Take every line from the listing below that includes "axes" and copy it.
+ + + + + + +
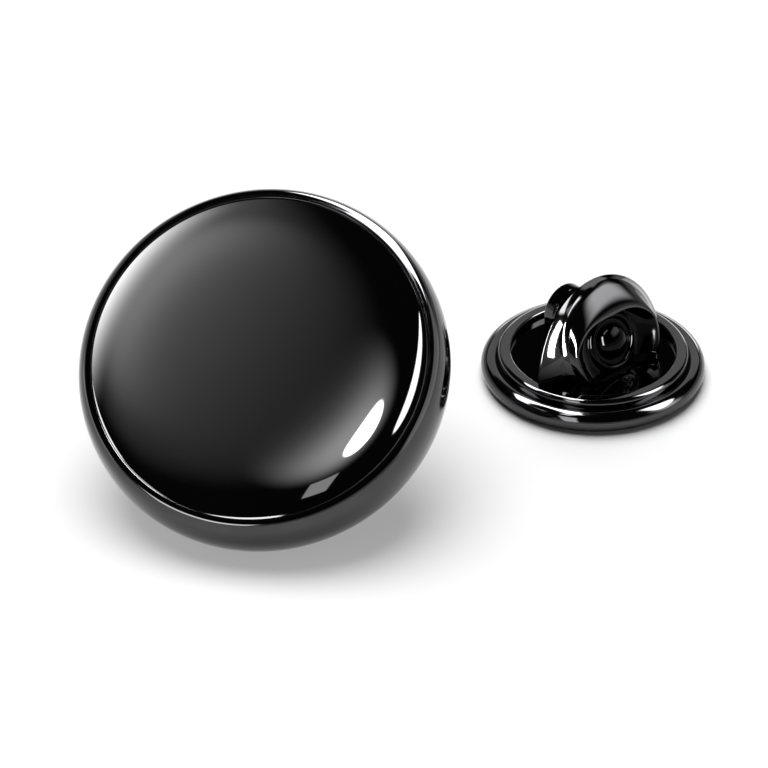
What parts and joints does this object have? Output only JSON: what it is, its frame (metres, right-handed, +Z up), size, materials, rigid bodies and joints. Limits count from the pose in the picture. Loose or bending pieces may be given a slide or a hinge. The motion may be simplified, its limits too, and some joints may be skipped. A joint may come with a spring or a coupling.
{
  "type": "enamel pin with butterfly clutch",
  "caption": "Round black enamel pin with a domed blank face and a thick polished rim, leaning on its post beside its detached butterfly clutch.",
  "frame": {"origin": "on the table, below the middle of the box round the pin and its clutch", "axes": "+Z up from the table, +X from the pin towards the clutch, -Y towards the viewer"},
  "size_m": [0.0318, 0.0236, 0.0134],
  "materials": {
    "black_nickel": "polished black nickel plating over brass, mirror bright, with fine handling marks",
    "black_enamel": "glossy black enamel",
    "clear_resin": "clear domed resin over black enamel, high gloss",
    "spring_steel": "bright spring steel, fine rolled grain"
  },
  "bodies": {
    "pin": {"metal_body": "black_nickel", "enamel_fill": "black_enamel", "epoxy_dome": "clear_resin", "post": "black_nickel", "solder_joint": "black_nickel"},
    "clutch": {"clutch_cap": "black_nickel", "retaining_ring": "black_nickel", "clip_plate": "black_nickel", "spring_washer": "spring_steel"},
    "front_wing_lever": {"front_wing": "black_nickel", "front_jaw": "spring_steel"},
    "rear_wing_lever": {"rear_wing": "black_nickel", "rear_jaw": "spring_steel"}
  },
  "joints": [
    {"name": "clutch_lift", "type": "slide", "parent": "pin", "child": "clutch", "axis": [0, 0, 1], "range_m": [0, 0.015]},
    {"name": "front_wing_squeeze", "type": "hinge", "parent": "clutch", "child": "front_wing_lever", "pos_m": [0.01128, 0.0047, 0.0013], "axis": [-0.7431, -0.6691, 0], "range_deg": [0, 8], "stiffness_Nm_per_rad": 0.00005, "springref_deg": -17.19},
    {"name": "rear_wing_squeeze", "type": "hinge", "parent": "clutch", "child": "rear_wing_lever", "pos_m": [0.00893, 0.0073, 0.0013], "axis": [0.7431, 0.6691, 0], "range_deg": [0, 8], "stiffness_Nm_per_rad": 0.00005, "springref_deg": -17.19}
  ],
  "couplings": [
    {"joint": "rear_wing_squeeze", "follows": "front_wing_squeeze", "ratio": 1}
  ]
}
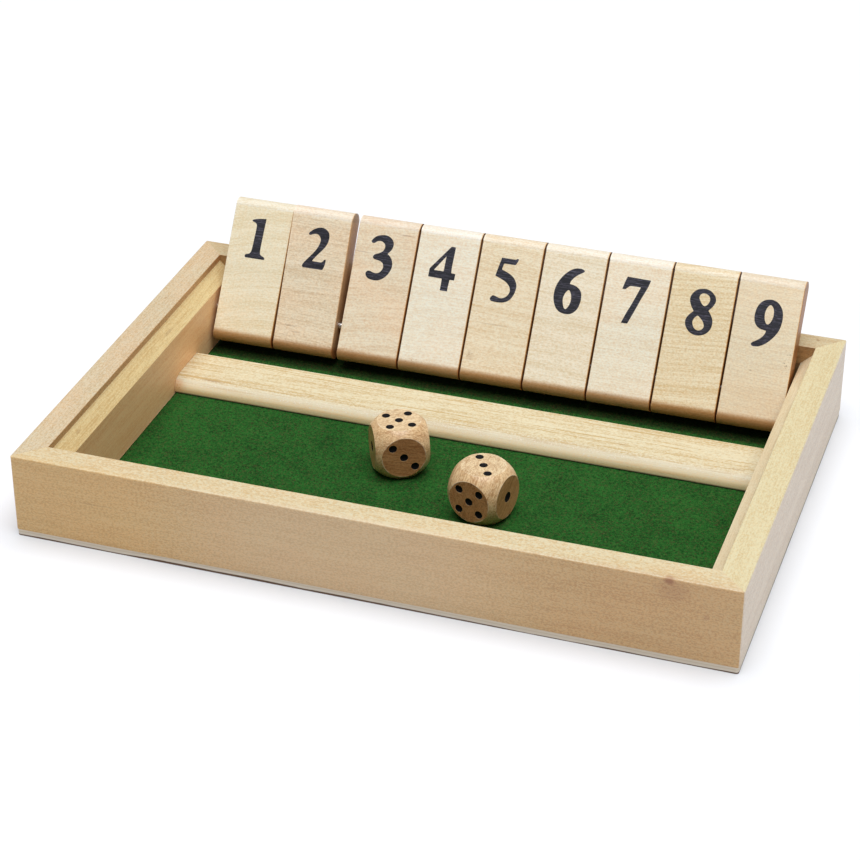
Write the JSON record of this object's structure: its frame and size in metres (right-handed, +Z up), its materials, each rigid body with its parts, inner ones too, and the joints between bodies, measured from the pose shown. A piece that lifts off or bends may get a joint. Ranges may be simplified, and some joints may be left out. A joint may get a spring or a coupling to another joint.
{
  "type": "shut the box game",
  "caption": "Wooden shut the box tray with felt floor, hinged number tiles on a steel rod, a divider they lie on when shut, and dice.",
  "frame": {"origin": "centre of the tray's underside", "axes": "+X to the right along the row of tiles, +Y from the open rolling side to the tiles' side, +Z up"},
  "size_m": [0.26, 0.1766, 0.0568],
  "materials": {
    "rail_maple": "satin",
    "cheek_maple": "satin",
    "tile_maple": "satin",
    "divider_maple": "satin",
    "die_wood": "satin lacquer, black pips",
    "plywood": "raw",
    "green_felt": "short nap",
    "bright_steel": "drawn"
  },
  "bodies": {
    "tray": {"base_panel": "plywood", "front_rail": "rail_maple", "back_rail": "rail_maple", "left_rail": "rail_maple", "right_rail": "rail_maple", "left_cheek": "cheek_maple", "right_cheek": "cheek_maple", "felt_lining": "green_felt", "divider": "divider_maple", "pivot_rod": "bright_steel", "base_pins": "bright_steel"},
    "tile_1": {"tile_1": "tile_maple"},
    "tile_2": {"tile_2": "tile_maple"},
    "tile_3": {"tile_3": "tile_maple"},
    "tile_4": {"tile_4": "tile_maple"},
    "tile_5": {"tile_5": "tile_maple"},
    "tile_6": {"tile_6": "tile_maple"},
    "tile_7": {"tile_7": "tile_maple"},
    "tile_8": {"tile_8": "tile_maple"},
    "tile_9": {"tile_9": "tile_maple"},
    "die_1": {"die_1": "die_wood"},
    "die_2": {"die_2": "die_wood"}
  },
  "joints": [
    {"name": "tile_1_flip", "type": "hinge", "parent": "tray", "child": "tile_1", "pos_m": [-0.10135, 0.0623, 0.0179], "axis": [1, 0, 0], "range_deg": [0, 129.8]},
    {"name": "tile_2_flip", "type": "hinge", "parent": "tray", "child": "tile_2", "pos_m": [-0.0762, 0.0623, 0.0179], "axis": [1, 0, 0], "range_deg": [-3.5, 126.3]},
    {"name": "tile_3_flip", "type": "hinge", "parent": "tray", "child": "tile_3", "pos_m": [-0.0494, 0.0623, 0.0179], "axis": [1, 0, 0], "range_deg": [0, 129.8]},
    {"name": "tile_4_flip", "type": "hinge", "parent": "tray", "child": "tile_4", "pos_m": [-0.02425, 0.0623, 0.0179], "axis": [1, 0, 0], "range_deg": [0, 129.8]},
    {"name": "tile_5_flip", "type": "hinge", "parent": "tray", "child": "tile_5", "pos_m": [0.0009, 0.0623, 0.0179], "axis": [1, 0, 0], "range_deg": [0, 129.8]},
    {"name": "tile_6_flip", "type": "hinge", "parent": "tray", "child": "tile_6", "pos_m": [0.02605, 0.0623, 0.0179], "axis": [1, 0, 0], "range_deg": [0, 129.8]},
    {"name": "tile_7_flip", "type": "hinge", "parent": "tray", "child": "tile_7", "pos_m": [0.0512, 0.0623, 0.0179], "axis": [1, 0, 0], "range_deg": [0, 129.8]},
    {"name": "tile_8_flip", "type": "hinge", "parent": "tray", "child": "tile_8", "pos_m": [0.07635, 0.0623, 0.0179], "axis": [1, 0, 0], "range_deg": [0, 129.8]},
    {"name": "tile_9_flip", "type": "hinge", "parent": "tray", "child": "tile_9", "pos_m": [0.1015, 0.0623, 0.0179], "axis": [1, 0, 0], "range_deg": [0, 129.8]},
    {"name": "die_1_lift", "type": "slide", "parent": "tray", "child": "die_1", "axis": [0, 0, 1], "range_m": [0, 0.06]},
    {"name": "die_2_lift", "type": "slide", "parent": "tray", "child": "die_2", "axis": [0, 0, 1], "range_m": [0, 0.06]}
  ]
}
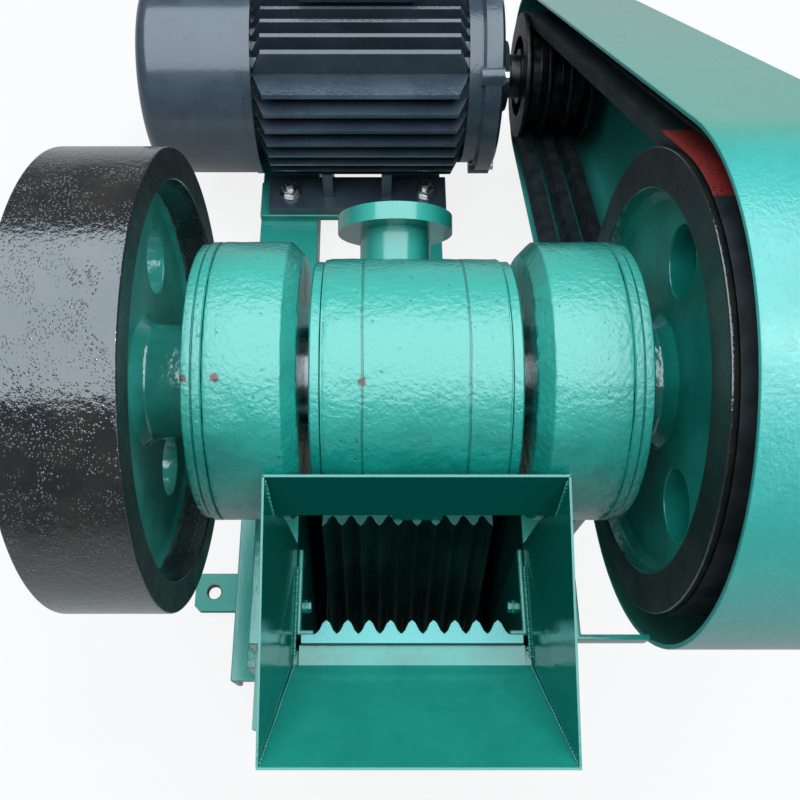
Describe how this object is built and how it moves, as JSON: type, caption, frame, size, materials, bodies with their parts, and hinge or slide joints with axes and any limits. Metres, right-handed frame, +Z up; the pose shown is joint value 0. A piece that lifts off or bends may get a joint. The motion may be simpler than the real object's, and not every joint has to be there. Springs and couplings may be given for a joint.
{
  "type": "laboratory jaw crusher",
  "caption": "Small jaw crusher with a square feed hopper, two heavy wheels on an eccentric shaft, and a finned motor driving it by V-belts on a common welded base.",
  "frame": {"origin": "on the floor under the middle of the eccentric shaft", "axes": "+X along the eccentric shaft towards the belts, +Y back towards the motor, +Z up"},
  "size_m": [0.44, 0.761, 0.507],
  "materials": {
    "green_enamel": "gloss, rough casting under it",
    "green_sheet": "gloss on sheet metal",
    "black_rim": "gloss black with fine droplets",
    "machined_steel": "turned",
    "jaw_iron": "painted over, satin",
    "cast_pulley": "dark, satin",
    "spring_steel": "oiled",
    "belt_rubber": "matt",
    "motor_paint": "semi-gloss blue-grey"
  },
  "bodies": {
    "base": {"left_rail": "green_enamel", "right_rail": "green_enamel", "motor_rail": "green_enamel", "front_cross_member": "green_enamel", "centre_cross_member": "green_enamel", "rear_cross_member": "green_enamel", "motor_seat": "green_enamel", "anchor_lugs": "green_enamel", "left_side_wall": "green_enamel", "right_side_wall": "green_enamel", "front_wall": "green_enamel", "rear_wall": "green_enamel", "discharge_chute": "green_enamel", "left_bearing_housing": "green_enamel", "right_bearing_housing": "green_enamel", "left_bearing_cap": "green_enamel", "right_bearing_cap": "green_enamel", "fixed_jaw_plate": "jaw_iron", "left_cheek_plate": "green_sheet", "right_cheek_plate": "green_sheet", "hopper": "green_sheet", "inner_belt": "belt_rubber", "middle_belt": "belt_rubber", "outer_belt": "belt_rubber", "motor_body": "motor_paint", "fan_cover": "motor_paint", "drive_end_shield": "motor_paint", "motor_feet": "motor_paint", "terminal_box": "motor_paint", "belt_guard": "green_sheet", "guard_stays": "green_enamel"},
    "drive_shaft": {"eccentric_shaft": "machined_steel", "flywheel": "black_rim", "drive_pulley": "black_rim"},
    "swing_jaw": {"swing_jaw": "green_enamel", "jaw_head_rings": "green_enamel", "swing_jaw_plate": "jaw_iron", "jaw_wedge": "green_enamel", "tension_rod": "machined_steel", "tension_spring": "spring_steel"},
    "motor_rotor": {"motor_pulley": "cast_pulley", "motor_shaft": "machined_steel"},
    "adjuster": {"adjusting_wheel": "green_enamel"},
    "toggle": {"toggle_block": "machined_steel", "toggle_plate": "machined_steel"}
  },
  "joints": [
    {"name": "shaft_spin", "type": "hinge", "parent": "base", "child": "drive_shaft", "pos_m": [0, 0, 0.37], "axis": [1, 0, 0], "continuous": true},
    {"name": "jaw_orbit", "type": "hinge", "parent": "drive_shaft", "child": "swing_jaw", "pos_m": [0, 0, 0.366], "axis": [1, 0, 0], "continuous": true},
    {"name": "motor_spin", "type": "hinge", "parent": "base", "child": "motor_rotor", "pos_m": [0, 0.436, 0.148], "axis": [1, 0, 0], "continuous": true},
    {"name": "adjuster_turn", "type": "hinge", "parent": "base", "child": "adjuster", "pos_m": [-0.005, 0.14794, 0.2644], "axis": [0, 0.9397, 0.342], "range_deg": [-360, 360]},
    {"name": "toggle_slide", "type": "slide", "parent": "base", "child": "toggle", "axis": [0, 0.9397, 0.342], "range_m": [-0.002, 0.002]}
  ],
  "couplings": [
    {"joint": "jaw_orbit", "follows": "shaft_spin", "ratio": -1},
    {"joint": "motor_spin", "follows": "shaft_spin", "ratio": 2.2},
    {"joint": "toggle_slide", "follows": "adjuster_turn", "m_per_rad": 0.00031831}
  ]
}
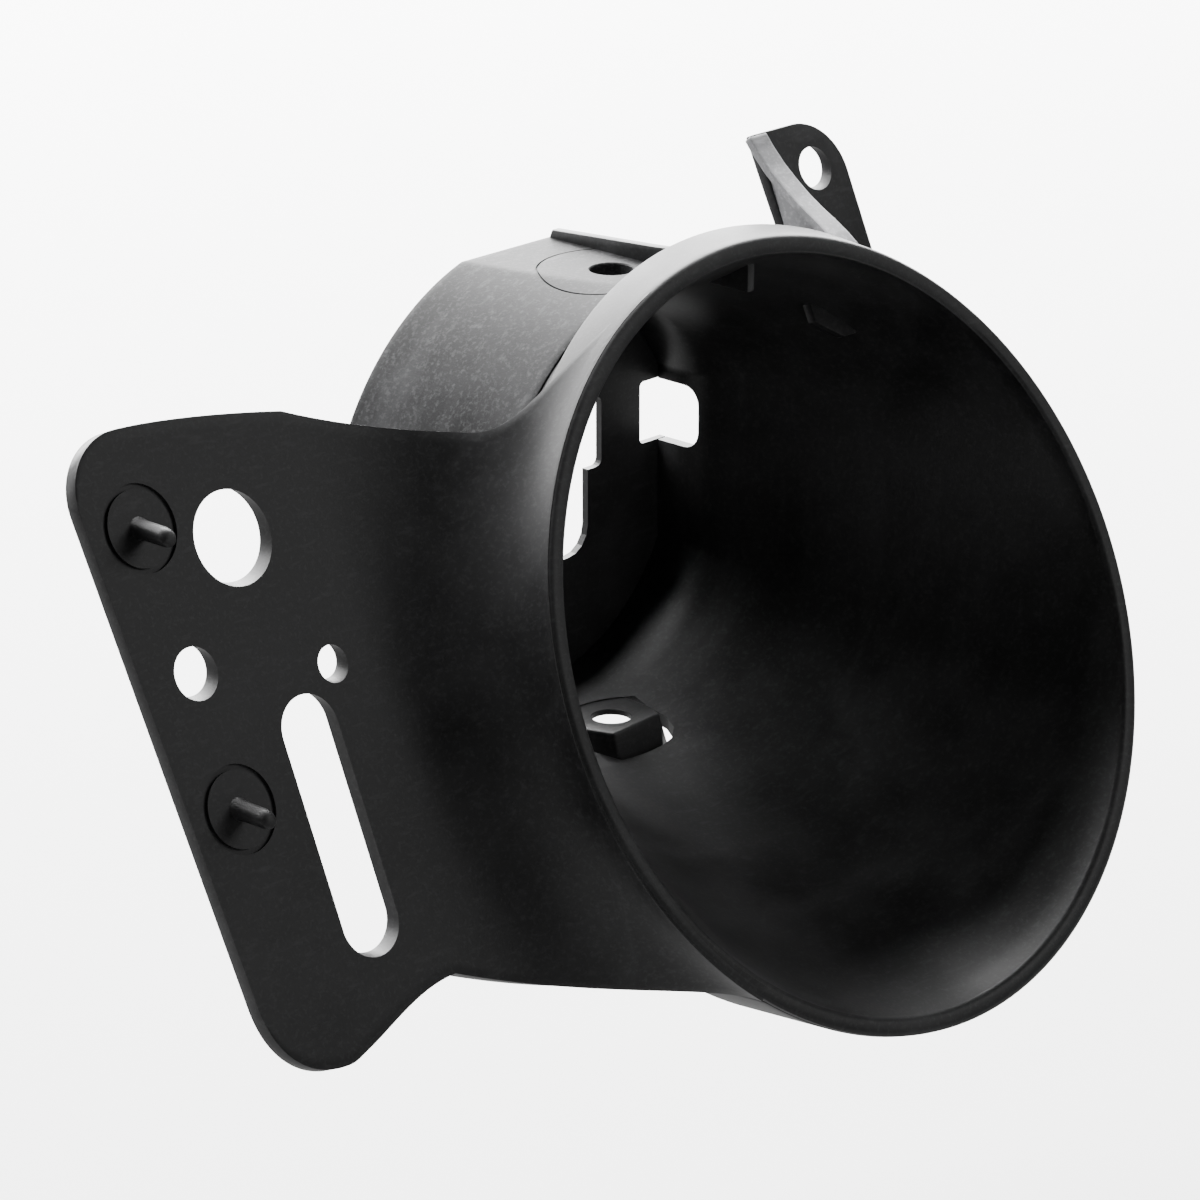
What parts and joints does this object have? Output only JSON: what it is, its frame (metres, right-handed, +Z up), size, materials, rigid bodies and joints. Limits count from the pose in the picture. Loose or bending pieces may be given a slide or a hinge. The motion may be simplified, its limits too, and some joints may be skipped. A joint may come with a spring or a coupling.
{
  "type": "raked lamp hood bracket",
  "caption": "Raked funnel-shaped moulded hood with a swept side mounting flange, a rear sleeve and an upper fixing ear.",
  "frame": {"origin": "middle of the side flange's rear fixing face", "axes": "+Z up, -Y is the way the funnel faces, +X is the side away from the flange; the flange leans back 24 degrees"},
  "size_m": [0.1799, 0.0936, 0.1189],
  "materials": {
    "hood_plastic": "matte black glass-filled nylon, finely mottled",
    "sleeve_plastic": "the same nylon, drier and a little greyer on the sleeve"
  },
  "bodies": {
    "root": {"funnel_hood": "hood_plastic", "under_skirt": "hood_plastic", "side_flange": "hood_plastic", "moulding_post_1": "hood_plastic", "moulding_post_2": "hood_plastic", "rear_shroud": "sleeve_plastic", "top_pad": "sleeve_plastic", "top_rib": "hood_plastic", "back_wall": "hood_plastic", "lower_hub": "hood_plastic", "fixing_ear": "hood_plastic", "ear_ramp": "hood_plastic", "ramp_web": "hood_plastic"}
  },
  "joints": []
}
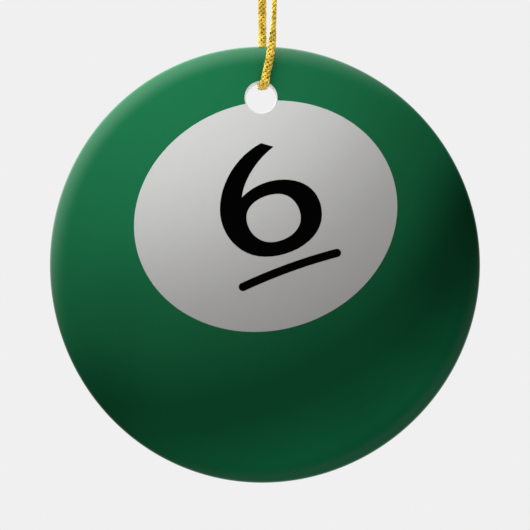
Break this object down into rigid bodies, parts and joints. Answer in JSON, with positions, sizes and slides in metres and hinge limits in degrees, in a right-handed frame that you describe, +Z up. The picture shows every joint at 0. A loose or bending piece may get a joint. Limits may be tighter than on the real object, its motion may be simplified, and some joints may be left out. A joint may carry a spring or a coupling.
{
  "type": "hanging disc ornament",
  "caption": "Flat round glazed porcelain ornament printed as a green number 6 pool ball, hung on a knotted loop of gold braided cord through a hole near its top.",
  "frame": {"origin": "the hang point, in the crotch of the cord loop under its knot", "axes": "+Z up along the loop, the printed face towards -Y, the disc's width along X"},
  "size_m": [0.073, 0.0072, 0.1575],
  "materials": {
    "porcelain": "white glazed porcelain, glossy",
    "green_coat": "glossy clear coat dyed green, shaded from light at the upper left to dark at the lower right",
    "pale_coat": "glossy clear coat dyed pale grey, lighter at the upper left",
    "black_coat": "glossy clear coat dyed black",
    "gold_cord": "gold metallic braid"
  },
  "bodies": {
    "loop_top": {"knot": "gold_cord", "cord_tail_front": "gold_cord", "cord_tail_back": "gold_cord", "front_strand_top": "gold_cord", "back_strand_top": "gold_cord"},
    "loop_neck": {"front_strand_neck": "gold_cord", "back_strand_neck": "gold_cord"},
    "loop_middle": {"front_strand_middle": "gold_cord", "back_strand_middle": "gold_cord"},
    "loop_sling": {"cord_through_hole": "gold_cord"},
    "disc": {"porcelain_disc": "porcelain", "green_print": "green_coat", "number_spot": "pale_coat", "numeral_six": "black_coat", "numeral_underline": "black_coat"}
  },
  "joints": [
    {"name": "loop_swing", "type": "hinge", "parent": "loop_top", "child": "loop_neck", "pos_m": [0, 0, -0.0045], "axis": [0, 1, 0], "range_deg": [-45, 45], "deforming": ["front_strand_neck", "back_strand_neck"]},
    {"name": "loop_sway", "type": "hinge", "parent": "loop_neck", "child": "loop_middle", "pos_m": [0, 0, -0.0135], "axis": [1, 0, 0], "range_deg": [-45, 45], "deforming": ["front_strand_middle", "back_strand_middle"]},
    {"name": "cord_twist", "type": "hinge", "parent": "loop_middle", "child": "loop_sling", "pos_m": [0, 0, -0.022], "axis": [0, 0, 1], "range_deg": [-180, 180], "stiffness_Nm_per_rad": 0.00002},
    {"name": "disc_tilt", "type": "hinge", "parent": "loop_sling", "child": "disc", "pos_m": [0, 0, -0.075], "axis": [0, 1, 0], "range_deg": [-60, 60]}
  ]
}
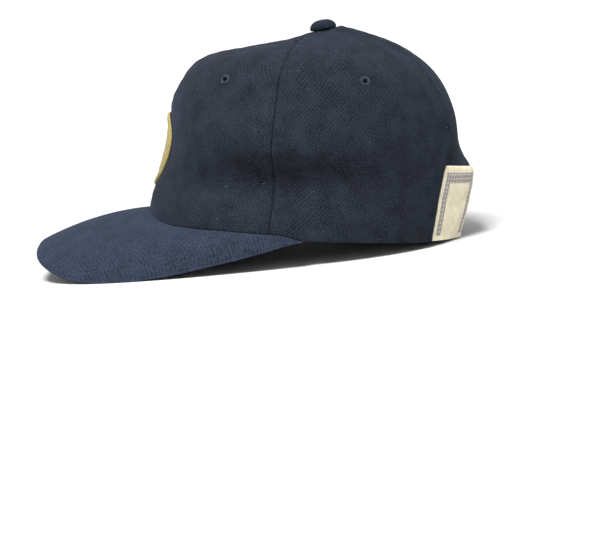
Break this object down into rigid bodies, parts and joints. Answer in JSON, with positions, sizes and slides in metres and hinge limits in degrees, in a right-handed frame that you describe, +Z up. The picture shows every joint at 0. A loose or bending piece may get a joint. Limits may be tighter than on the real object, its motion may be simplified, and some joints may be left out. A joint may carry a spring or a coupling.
{
  "type": "baseball cap",
  "caption": "Soft wool cap with a panelled crown, a long curved peak, a covered top button, sewn eyelets, a round front patch and a plain woven back label.",
  "frame": {"origin": "on the surface the cap rests on, under the middle of its outline", "axes": "-Y to the front of the peak, +X to the wearer's left, +Z up"},
  "size_m": [0.174, 0.2886, 0.1471],
  "materials": {
    "navy_wool": "matt wool twill",
    "peak_wool": "matt wool twill over a stiff board",
    "button_wool": "matt wool twill stretched over a button",
    "eyelet_thread": "satin buttonhole stitch",
    "gold_felt": "felt",
    "woven_label": "woven tape with a plain border"
  },
  "bodies": {
    "root": {"panel_front_left": "navy_wool", "panel_front_right": "navy_wool", "panel_side_left": "navy_wool", "panel_side_right": "navy_wool", "back_gusset": "navy_wool", "brim": "peak_wool", "top_button": "button_wool", "eyelet_front_left": "eyelet_thread", "eyelet_side_left": "eyelet_thread", "eyelet_front_right": "eyelet_thread", "eyelet_side_right": "eyelet_thread", "front_patch": "gold_felt", "back_label": "woven_label"}
  },
  "joints": []
}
+ + + + + + +
[Result below]:
  "frame": {"origin": "on the table, below the middle of the box round the pin and its clutch", "axes": "+Z up from the table, +X from the pin towards the clutch, -Y towards the viewer"},
  "frame": {"origin": "centre of the tray's underside", "axes": "+X to the right along the row of tiles, +Y from the open rolling side to the tiles' side, +Z up"},
Describe how this object is built and how it moves, as JSON: type, caption, frame, size, materials, bodies with their parts, and hinge or slide joints with axes and any limits. Metres, right-handed frame, +Z up; the pose shown is joint value 0. A piece that lifts off or bends may get a joint. The motion may be simpler than the real object's, and not every joint has to be there. Springs and couplings may be given for a joint.
  "frame": {"origin": "on the floor under the middle of the eccentric shaft", "axes": "+X along the eccentric shaft towards the belts, +Y back towards the motor, +Z up"},
  "frame": {"origin": "middle of the side flange's rear fixing face", "axes": "+Z up, -Y is the way the funnel faces, +X is the side away from the flange; the flange leans back 24 degrees"},
  "frame": {"origin": "the hang point, in the crotch of the cord loop under its knot", "axes": "+Z up along the loop, the printed face towards -Y, the disc's width along X"},
  "frame": {"origin": "on the surface the cap rests on, under the middle of its outline", "axes": "-Y to the front of the peak, +X to the wearer's left, +Z up"},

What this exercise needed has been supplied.